I pray that Allah always watches over you and your children. May He bless you with health, strength, and peace. May your provision be abundant and blessed. May you continue to meet kind people who help lighten the burdens of life, and may you always be surrounded by sincere friendships.

I also pray that your four children grow into healthy, wise, and compassionate individuals. May they find wonderful friends, discover opportunities to pursue their dreams, and become a constant source of joy in your life. May they grow up to remind you that every sacrifice, every late-night prayer, and every difficult step you have taken was never in vain.

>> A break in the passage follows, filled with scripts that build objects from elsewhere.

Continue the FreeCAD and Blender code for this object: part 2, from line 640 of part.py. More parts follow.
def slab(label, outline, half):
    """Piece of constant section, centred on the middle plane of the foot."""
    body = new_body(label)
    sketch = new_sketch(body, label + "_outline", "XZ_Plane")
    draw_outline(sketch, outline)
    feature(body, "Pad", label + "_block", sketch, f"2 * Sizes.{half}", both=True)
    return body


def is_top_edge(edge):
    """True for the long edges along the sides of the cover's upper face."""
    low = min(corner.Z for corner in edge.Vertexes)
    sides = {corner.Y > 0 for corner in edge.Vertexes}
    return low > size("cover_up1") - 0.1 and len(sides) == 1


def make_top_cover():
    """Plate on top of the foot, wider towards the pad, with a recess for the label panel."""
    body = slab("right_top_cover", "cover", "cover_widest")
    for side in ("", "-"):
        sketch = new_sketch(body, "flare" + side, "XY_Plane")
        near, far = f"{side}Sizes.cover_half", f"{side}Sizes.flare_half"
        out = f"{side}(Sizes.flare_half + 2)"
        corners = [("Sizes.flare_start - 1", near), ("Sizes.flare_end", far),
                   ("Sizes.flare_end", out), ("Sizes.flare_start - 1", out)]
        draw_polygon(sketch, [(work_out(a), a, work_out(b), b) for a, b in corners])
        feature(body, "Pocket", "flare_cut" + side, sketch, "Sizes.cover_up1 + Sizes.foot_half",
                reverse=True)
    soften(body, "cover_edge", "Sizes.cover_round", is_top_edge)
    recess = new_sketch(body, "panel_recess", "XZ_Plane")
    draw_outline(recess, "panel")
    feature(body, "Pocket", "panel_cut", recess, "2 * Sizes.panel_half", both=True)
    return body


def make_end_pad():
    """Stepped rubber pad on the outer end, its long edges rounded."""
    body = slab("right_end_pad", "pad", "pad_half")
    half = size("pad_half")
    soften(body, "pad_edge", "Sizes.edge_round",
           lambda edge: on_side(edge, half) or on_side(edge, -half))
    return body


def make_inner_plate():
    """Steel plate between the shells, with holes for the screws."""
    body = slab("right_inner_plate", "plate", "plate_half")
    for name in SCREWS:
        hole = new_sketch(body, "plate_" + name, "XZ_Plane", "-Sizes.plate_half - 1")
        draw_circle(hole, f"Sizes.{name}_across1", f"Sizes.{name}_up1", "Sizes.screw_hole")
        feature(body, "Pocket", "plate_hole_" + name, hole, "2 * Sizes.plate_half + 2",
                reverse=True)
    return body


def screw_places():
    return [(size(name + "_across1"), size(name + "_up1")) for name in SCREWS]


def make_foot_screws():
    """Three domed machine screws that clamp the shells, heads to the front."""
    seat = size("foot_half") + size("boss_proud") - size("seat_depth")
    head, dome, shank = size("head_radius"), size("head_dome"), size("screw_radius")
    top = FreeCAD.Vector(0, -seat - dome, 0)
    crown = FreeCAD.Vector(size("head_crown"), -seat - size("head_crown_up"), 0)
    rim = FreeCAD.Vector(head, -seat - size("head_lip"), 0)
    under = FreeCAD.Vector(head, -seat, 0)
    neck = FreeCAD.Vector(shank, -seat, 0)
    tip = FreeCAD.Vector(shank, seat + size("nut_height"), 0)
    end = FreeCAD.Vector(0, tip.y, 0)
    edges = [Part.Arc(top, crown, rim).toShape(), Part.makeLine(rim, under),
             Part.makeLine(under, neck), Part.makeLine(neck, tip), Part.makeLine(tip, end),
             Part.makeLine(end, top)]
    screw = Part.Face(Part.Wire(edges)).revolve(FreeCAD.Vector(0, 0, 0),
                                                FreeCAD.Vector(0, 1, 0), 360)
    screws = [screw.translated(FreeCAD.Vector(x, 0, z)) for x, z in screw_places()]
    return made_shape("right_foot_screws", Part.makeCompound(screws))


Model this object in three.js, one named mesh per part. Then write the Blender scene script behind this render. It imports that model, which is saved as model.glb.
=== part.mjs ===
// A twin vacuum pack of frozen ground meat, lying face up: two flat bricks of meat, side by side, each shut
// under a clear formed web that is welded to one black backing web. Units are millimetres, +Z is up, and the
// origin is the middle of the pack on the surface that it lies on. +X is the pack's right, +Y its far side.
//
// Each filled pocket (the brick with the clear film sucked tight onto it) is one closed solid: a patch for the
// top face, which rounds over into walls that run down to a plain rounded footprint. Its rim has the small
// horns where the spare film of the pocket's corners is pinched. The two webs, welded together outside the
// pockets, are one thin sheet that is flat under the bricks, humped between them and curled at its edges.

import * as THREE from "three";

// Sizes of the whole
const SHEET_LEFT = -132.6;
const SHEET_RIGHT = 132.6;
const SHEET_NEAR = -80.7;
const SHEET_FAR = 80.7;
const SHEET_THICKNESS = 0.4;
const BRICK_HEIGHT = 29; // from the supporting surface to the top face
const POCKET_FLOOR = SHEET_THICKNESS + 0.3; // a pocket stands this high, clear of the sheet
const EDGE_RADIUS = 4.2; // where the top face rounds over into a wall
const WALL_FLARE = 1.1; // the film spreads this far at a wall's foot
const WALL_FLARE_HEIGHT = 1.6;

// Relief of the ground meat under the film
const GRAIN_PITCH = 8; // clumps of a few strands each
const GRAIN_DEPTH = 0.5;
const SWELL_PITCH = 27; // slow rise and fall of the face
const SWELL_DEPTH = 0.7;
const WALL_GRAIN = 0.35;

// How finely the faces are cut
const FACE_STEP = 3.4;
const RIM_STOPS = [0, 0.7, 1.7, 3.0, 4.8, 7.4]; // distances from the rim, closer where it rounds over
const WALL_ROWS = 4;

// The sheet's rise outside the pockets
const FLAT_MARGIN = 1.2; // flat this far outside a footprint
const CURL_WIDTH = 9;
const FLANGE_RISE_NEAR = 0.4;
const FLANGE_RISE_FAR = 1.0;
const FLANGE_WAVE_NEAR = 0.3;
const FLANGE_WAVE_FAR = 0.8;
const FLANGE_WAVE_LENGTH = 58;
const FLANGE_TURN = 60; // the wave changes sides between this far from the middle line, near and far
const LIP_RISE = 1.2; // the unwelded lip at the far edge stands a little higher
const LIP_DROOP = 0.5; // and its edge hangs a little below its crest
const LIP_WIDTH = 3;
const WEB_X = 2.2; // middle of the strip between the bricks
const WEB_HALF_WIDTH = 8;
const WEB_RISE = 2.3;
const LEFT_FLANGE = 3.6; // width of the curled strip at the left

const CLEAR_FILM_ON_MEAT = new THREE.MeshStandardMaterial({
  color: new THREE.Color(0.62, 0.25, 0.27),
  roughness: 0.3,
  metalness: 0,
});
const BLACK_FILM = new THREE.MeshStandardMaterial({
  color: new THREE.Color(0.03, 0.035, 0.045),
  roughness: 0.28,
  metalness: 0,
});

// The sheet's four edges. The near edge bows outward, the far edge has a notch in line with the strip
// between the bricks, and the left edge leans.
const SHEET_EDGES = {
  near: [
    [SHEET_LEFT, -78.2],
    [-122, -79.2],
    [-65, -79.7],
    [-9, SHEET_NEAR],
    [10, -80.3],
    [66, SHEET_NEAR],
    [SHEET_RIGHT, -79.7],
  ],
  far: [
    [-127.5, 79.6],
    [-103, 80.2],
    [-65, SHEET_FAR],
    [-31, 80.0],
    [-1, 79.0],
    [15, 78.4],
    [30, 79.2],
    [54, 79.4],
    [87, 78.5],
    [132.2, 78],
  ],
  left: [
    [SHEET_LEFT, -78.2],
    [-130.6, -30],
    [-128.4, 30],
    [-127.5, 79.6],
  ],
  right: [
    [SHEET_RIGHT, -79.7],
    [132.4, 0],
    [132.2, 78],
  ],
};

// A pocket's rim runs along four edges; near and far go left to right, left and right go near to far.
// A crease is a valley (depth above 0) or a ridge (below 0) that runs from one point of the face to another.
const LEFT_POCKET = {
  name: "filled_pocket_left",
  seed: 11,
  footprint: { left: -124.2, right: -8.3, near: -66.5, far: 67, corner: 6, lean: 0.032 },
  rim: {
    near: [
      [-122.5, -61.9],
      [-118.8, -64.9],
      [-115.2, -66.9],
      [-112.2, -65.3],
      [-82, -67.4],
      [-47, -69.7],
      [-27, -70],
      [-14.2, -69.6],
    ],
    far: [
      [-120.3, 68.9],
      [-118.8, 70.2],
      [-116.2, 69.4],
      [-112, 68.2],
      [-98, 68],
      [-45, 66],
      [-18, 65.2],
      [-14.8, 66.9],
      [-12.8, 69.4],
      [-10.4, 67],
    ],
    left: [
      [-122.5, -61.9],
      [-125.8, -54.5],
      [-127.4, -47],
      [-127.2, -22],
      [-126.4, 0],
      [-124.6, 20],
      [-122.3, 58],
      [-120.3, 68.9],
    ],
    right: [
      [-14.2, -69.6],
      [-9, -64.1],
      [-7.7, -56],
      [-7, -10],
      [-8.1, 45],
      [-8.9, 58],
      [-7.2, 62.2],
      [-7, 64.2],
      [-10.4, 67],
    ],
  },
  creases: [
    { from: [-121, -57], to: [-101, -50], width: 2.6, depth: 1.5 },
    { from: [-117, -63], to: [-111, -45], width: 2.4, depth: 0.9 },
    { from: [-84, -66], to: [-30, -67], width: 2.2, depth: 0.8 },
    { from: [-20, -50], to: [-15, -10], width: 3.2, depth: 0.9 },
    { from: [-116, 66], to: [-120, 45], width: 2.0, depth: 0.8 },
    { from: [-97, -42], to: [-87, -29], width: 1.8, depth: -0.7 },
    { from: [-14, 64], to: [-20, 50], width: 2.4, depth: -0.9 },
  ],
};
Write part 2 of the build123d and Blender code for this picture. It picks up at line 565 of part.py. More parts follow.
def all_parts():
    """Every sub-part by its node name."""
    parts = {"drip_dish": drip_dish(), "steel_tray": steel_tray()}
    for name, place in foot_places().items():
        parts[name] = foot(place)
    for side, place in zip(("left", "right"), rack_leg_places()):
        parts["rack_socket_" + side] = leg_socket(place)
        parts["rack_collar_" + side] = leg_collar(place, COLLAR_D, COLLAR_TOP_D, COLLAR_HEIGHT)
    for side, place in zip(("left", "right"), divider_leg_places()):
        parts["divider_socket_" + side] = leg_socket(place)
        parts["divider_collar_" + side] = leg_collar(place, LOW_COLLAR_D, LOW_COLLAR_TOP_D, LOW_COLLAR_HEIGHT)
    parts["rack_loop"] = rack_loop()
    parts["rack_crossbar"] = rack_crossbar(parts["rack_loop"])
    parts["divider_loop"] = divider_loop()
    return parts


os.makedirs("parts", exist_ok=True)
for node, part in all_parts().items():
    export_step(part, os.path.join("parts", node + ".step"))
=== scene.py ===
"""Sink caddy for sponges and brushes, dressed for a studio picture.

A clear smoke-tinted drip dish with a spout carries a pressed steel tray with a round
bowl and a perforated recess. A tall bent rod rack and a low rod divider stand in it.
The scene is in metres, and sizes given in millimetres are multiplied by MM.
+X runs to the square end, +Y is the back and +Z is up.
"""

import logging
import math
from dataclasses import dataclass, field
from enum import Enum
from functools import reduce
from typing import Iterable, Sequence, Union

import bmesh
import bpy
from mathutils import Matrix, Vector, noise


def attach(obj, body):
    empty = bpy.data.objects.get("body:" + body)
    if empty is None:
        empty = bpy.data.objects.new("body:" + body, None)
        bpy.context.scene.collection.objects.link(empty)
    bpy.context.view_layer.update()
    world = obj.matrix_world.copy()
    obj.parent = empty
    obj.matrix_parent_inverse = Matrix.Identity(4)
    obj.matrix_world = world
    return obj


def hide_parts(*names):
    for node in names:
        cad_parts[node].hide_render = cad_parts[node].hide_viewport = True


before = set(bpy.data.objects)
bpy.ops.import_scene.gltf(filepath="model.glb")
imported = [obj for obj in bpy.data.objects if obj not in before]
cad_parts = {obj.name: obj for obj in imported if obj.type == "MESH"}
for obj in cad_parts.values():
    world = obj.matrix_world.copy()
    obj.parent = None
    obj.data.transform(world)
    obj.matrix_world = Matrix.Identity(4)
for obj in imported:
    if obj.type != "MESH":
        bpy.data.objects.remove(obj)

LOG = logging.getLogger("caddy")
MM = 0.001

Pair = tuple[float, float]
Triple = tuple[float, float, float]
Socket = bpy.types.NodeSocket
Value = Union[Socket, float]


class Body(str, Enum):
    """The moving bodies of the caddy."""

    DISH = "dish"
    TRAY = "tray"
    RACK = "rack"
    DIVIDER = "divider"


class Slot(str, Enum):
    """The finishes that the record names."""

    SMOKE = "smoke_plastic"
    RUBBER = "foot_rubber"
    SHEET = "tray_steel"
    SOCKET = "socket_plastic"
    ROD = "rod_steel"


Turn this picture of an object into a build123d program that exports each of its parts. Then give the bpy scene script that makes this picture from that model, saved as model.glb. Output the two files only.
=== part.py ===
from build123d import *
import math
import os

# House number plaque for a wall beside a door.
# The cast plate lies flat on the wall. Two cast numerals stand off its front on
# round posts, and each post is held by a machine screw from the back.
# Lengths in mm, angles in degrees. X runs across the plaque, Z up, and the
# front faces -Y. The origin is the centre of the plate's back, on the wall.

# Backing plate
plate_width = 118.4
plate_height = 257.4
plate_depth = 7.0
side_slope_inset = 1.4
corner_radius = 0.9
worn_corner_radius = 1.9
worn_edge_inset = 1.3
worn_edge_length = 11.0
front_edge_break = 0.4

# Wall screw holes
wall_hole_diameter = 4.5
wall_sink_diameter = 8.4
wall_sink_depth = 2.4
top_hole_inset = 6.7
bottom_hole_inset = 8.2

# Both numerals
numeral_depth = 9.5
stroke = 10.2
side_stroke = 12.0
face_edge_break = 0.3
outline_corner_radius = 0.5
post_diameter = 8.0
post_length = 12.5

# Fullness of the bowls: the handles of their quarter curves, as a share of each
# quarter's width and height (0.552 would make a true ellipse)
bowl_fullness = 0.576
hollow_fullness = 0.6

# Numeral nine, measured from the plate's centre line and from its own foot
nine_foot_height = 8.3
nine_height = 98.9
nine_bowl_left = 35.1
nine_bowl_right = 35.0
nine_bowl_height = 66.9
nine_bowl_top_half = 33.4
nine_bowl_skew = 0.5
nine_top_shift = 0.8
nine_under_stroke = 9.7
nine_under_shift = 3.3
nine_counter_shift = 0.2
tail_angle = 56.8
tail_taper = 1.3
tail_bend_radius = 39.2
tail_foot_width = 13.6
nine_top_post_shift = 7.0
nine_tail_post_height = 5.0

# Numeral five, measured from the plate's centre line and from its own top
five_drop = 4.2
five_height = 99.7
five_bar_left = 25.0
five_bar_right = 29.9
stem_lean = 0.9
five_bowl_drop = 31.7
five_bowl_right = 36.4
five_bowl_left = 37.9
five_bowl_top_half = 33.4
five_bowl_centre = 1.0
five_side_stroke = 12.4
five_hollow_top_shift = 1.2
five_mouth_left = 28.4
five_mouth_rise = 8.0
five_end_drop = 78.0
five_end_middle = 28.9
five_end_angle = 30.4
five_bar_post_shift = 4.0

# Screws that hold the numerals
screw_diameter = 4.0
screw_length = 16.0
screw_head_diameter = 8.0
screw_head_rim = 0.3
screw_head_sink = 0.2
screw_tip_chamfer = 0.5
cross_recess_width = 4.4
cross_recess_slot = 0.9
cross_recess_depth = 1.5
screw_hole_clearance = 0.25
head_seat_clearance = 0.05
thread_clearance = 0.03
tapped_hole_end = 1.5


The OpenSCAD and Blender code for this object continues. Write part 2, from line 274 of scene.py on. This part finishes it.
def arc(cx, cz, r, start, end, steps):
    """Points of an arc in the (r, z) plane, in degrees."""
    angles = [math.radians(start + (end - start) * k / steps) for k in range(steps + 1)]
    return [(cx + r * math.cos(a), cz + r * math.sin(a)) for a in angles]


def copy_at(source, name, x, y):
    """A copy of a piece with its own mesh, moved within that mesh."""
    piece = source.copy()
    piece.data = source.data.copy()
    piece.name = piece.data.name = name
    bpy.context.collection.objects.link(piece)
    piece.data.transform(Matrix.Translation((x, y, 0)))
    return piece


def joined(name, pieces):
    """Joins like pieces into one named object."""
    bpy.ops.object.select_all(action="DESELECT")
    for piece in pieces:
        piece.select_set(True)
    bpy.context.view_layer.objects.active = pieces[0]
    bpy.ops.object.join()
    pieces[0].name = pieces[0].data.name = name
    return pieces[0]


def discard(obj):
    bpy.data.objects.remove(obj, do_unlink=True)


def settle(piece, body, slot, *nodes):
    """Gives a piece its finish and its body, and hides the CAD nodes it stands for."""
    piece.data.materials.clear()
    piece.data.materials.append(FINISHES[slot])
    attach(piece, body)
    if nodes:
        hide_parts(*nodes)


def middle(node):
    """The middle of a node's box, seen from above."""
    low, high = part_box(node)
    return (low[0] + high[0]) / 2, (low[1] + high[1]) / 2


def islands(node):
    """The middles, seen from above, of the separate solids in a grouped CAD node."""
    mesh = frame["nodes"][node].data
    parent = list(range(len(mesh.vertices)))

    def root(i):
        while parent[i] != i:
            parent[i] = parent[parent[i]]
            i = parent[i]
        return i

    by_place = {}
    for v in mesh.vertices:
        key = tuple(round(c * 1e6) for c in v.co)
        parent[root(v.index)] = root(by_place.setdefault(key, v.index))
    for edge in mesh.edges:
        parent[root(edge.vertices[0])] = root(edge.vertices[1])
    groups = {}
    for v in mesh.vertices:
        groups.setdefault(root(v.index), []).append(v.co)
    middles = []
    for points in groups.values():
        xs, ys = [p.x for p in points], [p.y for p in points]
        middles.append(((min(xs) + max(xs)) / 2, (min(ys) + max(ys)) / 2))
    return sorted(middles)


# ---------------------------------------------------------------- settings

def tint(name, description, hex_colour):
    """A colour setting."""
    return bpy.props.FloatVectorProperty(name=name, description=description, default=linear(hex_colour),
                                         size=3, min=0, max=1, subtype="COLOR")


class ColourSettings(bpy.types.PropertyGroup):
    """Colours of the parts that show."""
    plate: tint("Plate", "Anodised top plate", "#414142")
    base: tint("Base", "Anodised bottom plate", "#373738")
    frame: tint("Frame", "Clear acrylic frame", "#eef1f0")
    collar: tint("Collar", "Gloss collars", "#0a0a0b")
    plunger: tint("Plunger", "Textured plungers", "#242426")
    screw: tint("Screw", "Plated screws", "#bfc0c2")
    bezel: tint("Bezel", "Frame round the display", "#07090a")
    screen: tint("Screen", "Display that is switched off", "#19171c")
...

Sometimes I find myself thinking back to that first meeting in front of the mirror. You were laughing as you tried to wipe marker stains from your face.

Back then, I thought you were simply cleaning off a little ink. Years later, I realized that life leaves stains far more difficult to remove than marker ink; loss, separation, change, uncertainty, and wounds that are often invisible to others.

Yet just like that day, you continue to stand before the mirror of life with the same smile. Perhaps a little more tired. Perhaps a little more fragile. But still choosing to move forward.

And maybe that is what I remember most about you. Not because you were the first American woman I ever knew. Not because of the journeys we shared. But because of your ability to keep laughing, keep enduring, and keep walking forward when life has given you every reason to stop.

The older I get, the more I realize that family is not always defined by blood. Some families are connected by ancestry. Others are connected by time, by care, by shared memories, and by friendships that survive distance and the passing of years.

So no matter how much time passes, whenever Desy and I open our wedding album and see your face among those photographs, we are reminded of something simple and true: You will always be a part of our family.